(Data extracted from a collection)
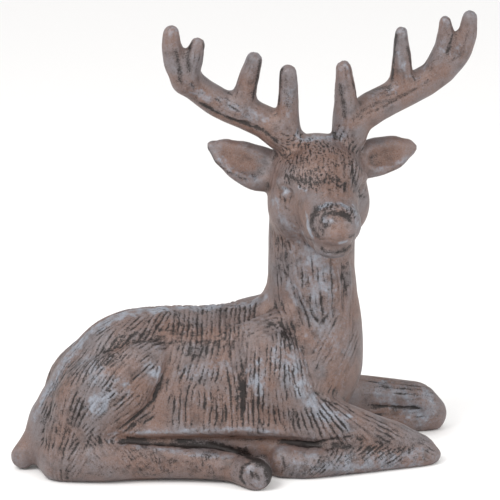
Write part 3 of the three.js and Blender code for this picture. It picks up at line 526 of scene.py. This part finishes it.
@dataclass
class Surface:
    """A fine even mesh as arrays, so that all its points are carved at once. Metres."""

    mesh: bpy.types.Mesh
    places: np.ndarray
    normals: np.ndarray
    near: np.ndarray

    @classmethod
    def of(cls, mesh: bpy.types.Mesh) -> Surface:
        """Reads a mesh.

        Args:
            mesh: The mesh that is to be carved.

        Returns:
            Its points, normals and, for each point, itself and the points beside it.
        """
        count = len(mesh.vertices)
        edges = np.empty(len(mesh.edges) * 2, np.int32)
        mesh.edges.foreach_get("vertices", edges)
        edges = edges.reshape(-1, 2)
        pairs = np.concatenate([edges, edges[:, ::-1]])
        pairs = pairs[np.argsort(pairs[:, 0], kind="stable")]
        first = np.searchsorted(pairs[:, 0], np.arange(count))
        rank = np.arange(len(pairs)) - first[pairs[:, 0]]
        near = np.repeat(np.arange(count, dtype=np.int32)[:, None], BESIDE + 1, axis=1)
        kept = rank < BESIDE
        near[pairs[kept, 0], rank[kept] + 1] = pairs[kept, 1]
        surface = cls(mesh, np.empty((count, 3), np.float32), np.empty((count, 3), np.float32), near)
        surface.read()
        return surface

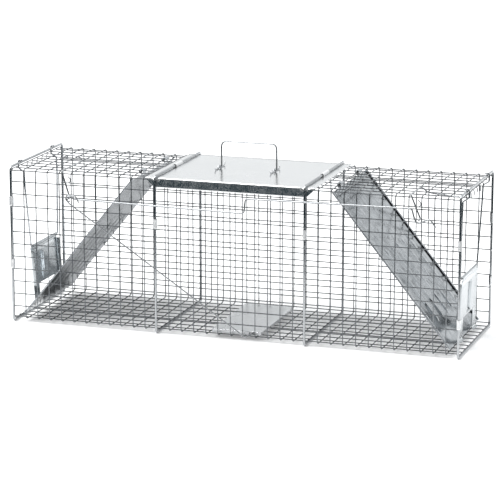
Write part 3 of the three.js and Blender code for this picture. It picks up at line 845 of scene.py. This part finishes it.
def plate_stations():
    """Positions along the plate, close together at each hoop."""
    near = [side * (HOOP_X[2] + d) for side in (-1, 1) for d in range(-12, 13, 2)]
    broad = span(-PLATE_HALF_LENGTH, PLATE_HALF_LENGTH, 44)
    return edged(sorted(near + [x for x in broad if abs(abs(x) - HOOP_X[2]) > 14]))


def guard_plate():
    grid = []
    for station in plate_stations():
        t = station / PLATE_HALF_LENGTH
        line = []
        for k, (y, z) in enumerate(plate_profile(fold_radius(station))):
            if k > PLATE_LAST_TOP:
                depth = PLATE_TOP - 1 - z
                limit = min(PLATE_HALF_LENGTH, PLATE_HALF_LENGTH + 1 - depth * FLANGE_TAPER)
                line.append(Vector((t * limit, y, z)))
                continue
            fade = smooth((1 - abs(t)) * 8)
            fade *= smooth((HALF_DEPTH - 3 - y) / 30)
            fade *= smooth((y + HALF_DEPTH - 8) / 20)
            x = t * PLATE_HALF_LENGTH
            line.append(Vector((x, y, z + fade * ripple(x, y, 62, 0.16))))
        grid.append(line)
    return sheet(Shape(), grid, PLATE_SHEET)


# ---- handle ----
HANDLE_GAP = 0.3  # above and below a foot of the handle
STAPLE_WIRE = 1.1


def handle():
    """A bail of wire. Both of its feet point to the left, under the staples."""
    left, right = HANDLE_X - HANDLE_HALF_LENGTH, HANDLE_X + HANDLE_HALF_LENGTH
    foot = PLATE_TOP + HANDLE_GAP + HANDLE_WIRE
    corners = points([
        (left - HANDLE_FOOT, 0, foot), (left, 0, foot), (left, 0, HANDLE_TOP),
        (right, 0, HANDLE_TOP), (right, 0, foot), (right - HANDLE_FOOT, 0, foot),
    ])
    return wire(Shape(), rounded(corners, 11.5, 0.12), HANDLE_WIRE, 14)


def handle_staple(x):
    """A wire arched over a foot of the handle, with both ends hooked up."""
    low = PLATE_TOP + HANDLE_GAP + STAPLE_WIRE
    arch = PLATE_TOP + HANDLE_GAP + 2 * HANDLE_WIRE + HANDLE_GAP + 0.4 + STAPLE_WIRE
    corners = points([
        (x, -30, low + 4.5), (x, -27, low), (x, -7, low), (x, -4.2, arch), (x, 4.2, arch),
        (x, 7, low), (x, 27, low), (x, 30.5, low + 2.5), (x, 28.5, low + 5.5),
    ])
    return wire(Shape(), rounded(corners, 2), STAPLE_WIRE, 10)


def add_top():
    piece("cover_plate", guard_plate(), "cage", "plate", "guard_plate")
    piece("carry_handle", handle(), "handle", "rod", "handle")
    for name, side in (("left", -1), ("right", 1)):
        staple = handle_staple(HANDLE_X + side * HANDLE_HALF_LENGTH - 3.8)
        piece(f"staple_{name}", staple, "cage", "rod", f"handle_staple_{name}")


# ---- doors ----
# Drawn lying flat: x runs from the hinge to the free edge, z is the outer side.
RIB_PLACES = (-74.0, -37.0, 0.0, 37.0, 74.0)
RIB_START, RIB_END, RIB_HEIGHT, RIB_HALF_WIDTH = 150.0, 325.0, 2.0, 5.0


def rib_height(s, y):
    """How far the pressed ribs stand out at a place on the door."""
    nearest = min(RIB_PLACES, key=lambda place: abs(place - y))
    u = abs(y - nearest) / RIB_HALF_WIDTH
    if u >= 1:
        return 0.0
    ends = smooth((s - RIB_START) / 9) * smooth((RIB_END - s) / 9)
    return RIB_HEIGHT * ends * (0.5 + 0.5 * math.cos(math.pi * u))


def door_lines():
    """Positions across the flat of the door, close together at each rib."""
    flat = DOOR_HALF_WIDTH - 1.6
    found = [-flat, -flat + 4, -flat + 12, -100, -90]
    for place in RIB_PLACES:
        found += [place + d for d in (-5, -3.8, -2.6, -1.3, 0, 1.3, 2.6, 3.8, 5)]
        found += [place + 12, place + 18.5, place + 25] if place < 74 else []
    return found + [90, 100, flat - 12, flat - 4, flat]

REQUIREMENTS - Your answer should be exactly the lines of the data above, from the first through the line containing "mesh: The mesh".

ANSWER TO THE PROBLEM -
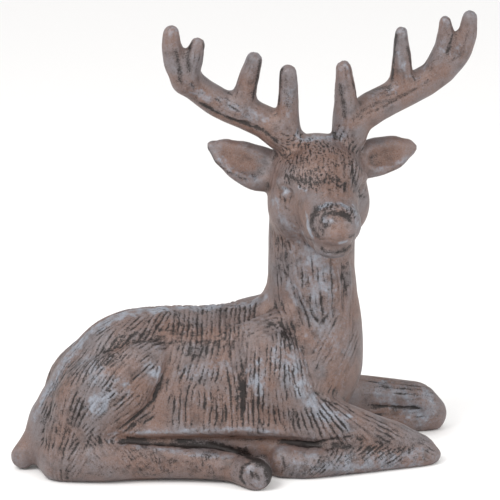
Write part 3 of the three.js and Blender code for this picture. It picks up at line 526 of scene.py. This part finishes it.
@dataclass
class Surface:
    """A fine even mesh as arrays, so that all its points are carved at once. Metres."""

    mesh: bpy.types.Mesh
    places: np.ndarray
    normals: np.ndarray
    near: np.ndarray

    @classmethod
    def of(cls, mesh: bpy.types.Mesh) -> Surface:
        """Reads a mesh.

        Args:
            mesh: The mesh that is to be carved.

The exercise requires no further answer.